There are two main parallel plots in the play. One pertaining to the rivalry and feud between Shylock and Antonio, and another related to the love story of Bassanio and Portia. These plots are intricately connected and together they form the main story. Bassanio took a loan from Shylock to travel to meet Portia and win her hand in marriage. The loan contract stated that if the loan is not repaid in time, Antonio (Bassanio’s friends) will be indebted to give Shylock a pound of his own flesh. Unfortunately, Antonio’s ships encounter trouble and he is unable to re-pay the loan in time thus causing Shylock to claim his pledged one pound of Antonio’s flesh. Bassanio’s betrothed Portia then comes to their rescue.

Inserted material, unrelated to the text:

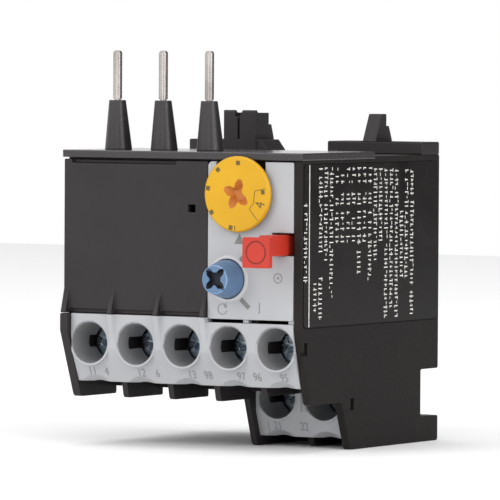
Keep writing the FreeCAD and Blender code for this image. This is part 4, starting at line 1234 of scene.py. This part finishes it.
@dataclass(frozen=True)
class NumberedRow:
    """Numbers printed on the sloping face below one row of funnels.

    Args:
        name: Start of the pieces' names.
        level: Height of the numbers, in mm.
        front: Depth of the upright face above the slope, in mm.
        knee: Height where the slope starts, in mm.
        slope: Set-back per height below that.
        marks: Each mark and its place across, in mm.
    """

    name: str
    level: float
    front: float
    knee: float
    slope: float
    marks: tuple[tuple[str, float], ...]

    def build(self, layout: Layout, height: float) -> list[bpy.types.Object]:
        """Print the row's marks, a hair in front of the slope.

        Args:
            layout: The relay's axes.
            height: Height of the digits, in mm.

        Returns:
            One piece for each mark.
        """
        hair = 0.03
        depth = self.front + self.slope * (self.knee - self.level) - hair
        return [numeral(f"{self.name}_{step}", text, layout.point(x, depth, self.level),
                        height * MM, Finish.PALE_INK, math.atan(self.slope))
                for step, (text, x) in enumerate(self.marks, 1)]


@dataclass
class Shrouds(SubAssembly):
    """Light terminal shrouds with their numbered places."""

    soft_edge: float = 0.12
    number_height: float = 1.5
    funnel_reach: float = 3.5
    funnel_facing: float = -0.7
    rows: tuple[NumberedRow, ...] = (
        NumberedRow("terminal_number_front", -4.75, 0.0, -0.8, 0.445, (
            ("11", -17.9), ("4", -15.2), ("12", -8.5), ("6", -5.4), ("13", 1.15), ("98", 4.2), ("97", 10.4),
            ("96", 13.4), ("95", 18.4))),
        NumberedRow("terminal_number_lower", -13.5, 15.6, -11.0, 0.35, (
            ("|", 6.9), ("21", 8.7), ("22", 13.7))))

    def build(self) -> list[bpy.types.Object]:
        """Finish both shrouds and number the terminals of both rows.

        Returns:
            The shrouds and their numbers.
        """
        shrouds = []
        for row in ("front", "lower"):
            shroud = polish(f"terminal_shroud_{row}", Finish.GREY_POLYCARBONATE, self.soft_edge)
            self.paint_funnel_shade(shroud, screw_axes(f"terminal_screws_{row}"))
            shrouds.append(shroud)
        numbers = [piece for row in self.rows for piece in row.build(self.layout, self.number_height)]
        for piece in numbers:
            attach(piece, "case")
        return shrouds + numbers

    def paint_funnel_shade(self, shroud: bpy.types.Object, axes: Sequence[Vector]) -> None:
        """Coat the inside of a shroud's funnels with a darker grey that paints the shade in them.

        Args:
            shroud: The shroud.
            axes: A point on each funnel's axis, in metres.
        """
        def lines_funnel(place: Vector, normal: Vector) -> bool:
            """Say whether a face near an axis looks towards it.

            Args:
                place: The face's centre.
                normal: The face's normal.

            Returns:
                Whether it does.
            """
            arms = [Vector((place.x - axis.x, 0, place.z - axis.z)) for axis in axes]
            return any(arm.length < self.funnel_reach * MM
                       and arm.normalized().dot(normal) < self.funnel_facing for arm in arms)

        recoat(shroud, Finish.GREY_FUNNEL, lines_funnel)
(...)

Dressed as a man, she defends Antonio and wins the legal battle, paving the way for the consummation of her love story with Bassanio. Thus, the two main plots run together and are woven expertly into each other by the playwright. There is another sub-plot in the play about the love story of Portia’s lady-in-waiting Nerissa and Bassanio’s friends Graziano. This sub-plot complements the love story of Portia and Bassanio. It underlines the beauty of love and it amuses the audience to know in addition to the match they were hoping to happen, they witness another match that enhances the romanticism of the plot.
Anti-Semitism plays a very central role in the play. It is the pivotal theme which causes all the action to happen. Antonio slights Shylock for being a Jew and for being a money lender professionally. He compares Shylock to a devil who can also quote the Bible proficiently (“The devil can cite Scripture for his purpose”, Act I, Scene iii). Even when Antonio is under debt with Shylock, his attitude is of superiority simply because he is a Christian. This causes Shylock to hate Antonio and all Christians and he takes revenge through the evil contract. However, he looses the legal battle, and he has to embrace Christianity.
Love is a very powerful theme of the play. We witness two kinds of love in the play. One is the romantic love between Portia and Bassanio. Bassanio takes a loan in order to travel to meet Portia and win her hand. She too falls in love with him and even tells him to delay the choosing of the casket so that he makes the right choice. Fortunately, he chooses the correct casket and they declare their love for each other and exchange rings. Another type of love celebrated in the play is that of a friend for another.
Antonio and Bassanio are very close friends. When Bassanio is in need, Antonio becomes ready to pledge one pound of his flesh for a loan Bassanio takes from Shylock. Similarly, Bassanio leaves his love story hanging and returns to his side when Antonio is in trouble related to the contract. Portia also takes it upon herself to help her fiancé’s friend and dressed as a man, she defends him in a legal battle and wins it for him.
Wealth is an extremely important motif in the play. It does play the role of the final arbiter of morality. We find that Antonio, who is a reasonably wealthy merchant, is socially in a position to slander Shylock, the Jew and treat him like dirt. Antonio slights Shylock at every possible opportunity and keeps his attitude of superiority even when he is taking a loan from Shylock.
Towards the end of the story also we find that Shylock has to give up his religion as a punishment. We also find that Antonio recovers his wealth and this reinstates his position as an arbiter of morality because he is wealthy and socially at an elevated status than Shylock. This prejudice is quite apparent in the play and makes the plot more interesting and believable.
The Merchant of Venice is intended as a comedy. The amusing details of Portia’s condition for her suitors, the entertaining trial where the entire drama goes awry and against Shylock and the comical sequence of shylock’s daughter dressing up as a page to elope with her lover are all typical of Shakespearean comedies. However, if we wish to examine the play as a tragedy, it will be shylock’s tragedy. Treated as dirt all his life for being a Jew and an usurer, Shylock seeks revenge from Antonio through the contract.
However, his plans fall apart with the intervention of the witty and clever Portia who turns the tables on him. Humiliated and embarrassed, Shylock has to give away one half of his property to Antonio which the latter refuses to take and instead commands shylock to bequeath to Jessica and her suitor. In addition to this, Shylock is asked to embrace Christianity as a salvation for his sins. It is humiliating and tragic for him to have to give up that faith in defense of which he had sought revenge from Antonio.